Task brief: Copy, in full, each line of the material that holds the word "hinge".

Recorded information:
════════════════

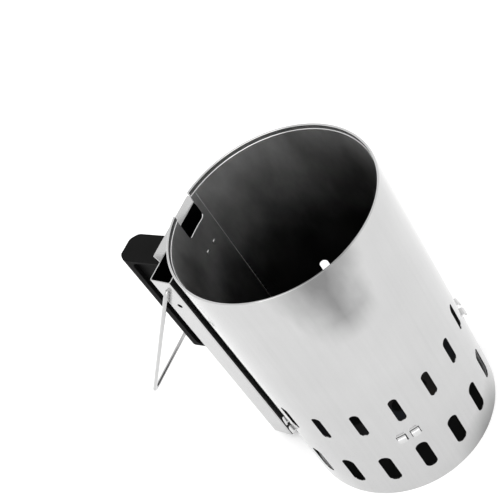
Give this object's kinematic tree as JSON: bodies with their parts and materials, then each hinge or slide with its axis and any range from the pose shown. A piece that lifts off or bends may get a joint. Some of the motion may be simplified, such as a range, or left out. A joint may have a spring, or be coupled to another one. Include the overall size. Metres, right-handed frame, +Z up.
{
  "type": "chimney charcoal starter",
  "caption": "Stainless-steel chimney charcoal starter with vent slots, an inner grate, a heat shield, a black loop grip, a lighter notch in the rim and a swinging wire bail.",
  "frame": {"origin": "centre of the footprint's bounding box, on the surface that the foot rests on; the cylinder's axis is at x = 0.0760 m", "axes": "+Z up along the cylinder; the grip, heat shield and bail are on the -X side; +Y completes the right-handed frame"},
  "size_m": [0.3426, 0.1906, 0.305],
  "materials": {
    "brushed_stainless": "satin rolled sheet",
    "shield_stainless": "satin sheet",
    "grate_steel": "pressed, heat-dulled",
    "wire_steel": "drawn wire, plated",
    "fastener_steel": "plated",
    "insert_brass": "turned",
    "black_resin": "fine moulded texture"
  },
  "bodies": {
    "chimney": {"chimney_shell": "brushed_stainless", "charcoal_grate": "grate_steel", "heat_shield": "shield_stainless", "grip": "black_resin", "shield_rivet_top_near": "fastener_steel", "shield_rivet_top_far": "fastener_steel", "shield_rivet_middle_near": "fastener_steel", "shield_rivet_middle_far": "fastener_steel", "shield_rivet_foot_near": "fastener_steel", "shield_rivet_foot_far": "fastener_steel", "grip_screw_top_near": "fastener_steel", "grip_screw_top_far": "fastener_steel", "grip_screw_foot_near": "fastener_steel", "grip_screw_foot_far": "fastener_steel", "grip_washer_top_near": "fastener_steel", "grip_washer_top_far": "fastener_steel", "grip_washer_foot_near": "fastener_steel", "grip_washer_foot_far": "fastener_steel", "grip_insert_top_near": "insert_brass", "grip_insert_top_far": "insert_brass", "grip_insert_foot_near": "insert_brass", "grip_insert_foot_far": "insert_brass"},
    "bail_handle": {"bail": "wire_steel"}
  },
  "joints": [
    {"name": "bail_swing", "type": "hinge", "parent": "chimney", "child": "bail_handle", "pos_m": [-0.03075, 0, 0.2545], "axis": [0, 1, 0], "range_deg": [-32, 172]}
  ]
}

════════════════

Task output:
Give this object's kinematic tree as JSON: bodies with their parts and materials, then each hinge or slide with its axis and any range from the pose shown. A piece that lifts off or bends may get a joint. Some of the motion may be simplified, such as a range, or left out. A joint may have a spring, or be coupled to another one. Include the overall size. Metres, right-handed frame, +Z up.
    {"name": "bail_swing", "type": "hinge", "parent": "chimney", "child": "bail_handle", "pos_m": [-0.03075, 0, 0.2545], "axis": [0, 1, 0], "range_deg": [-32, 172]}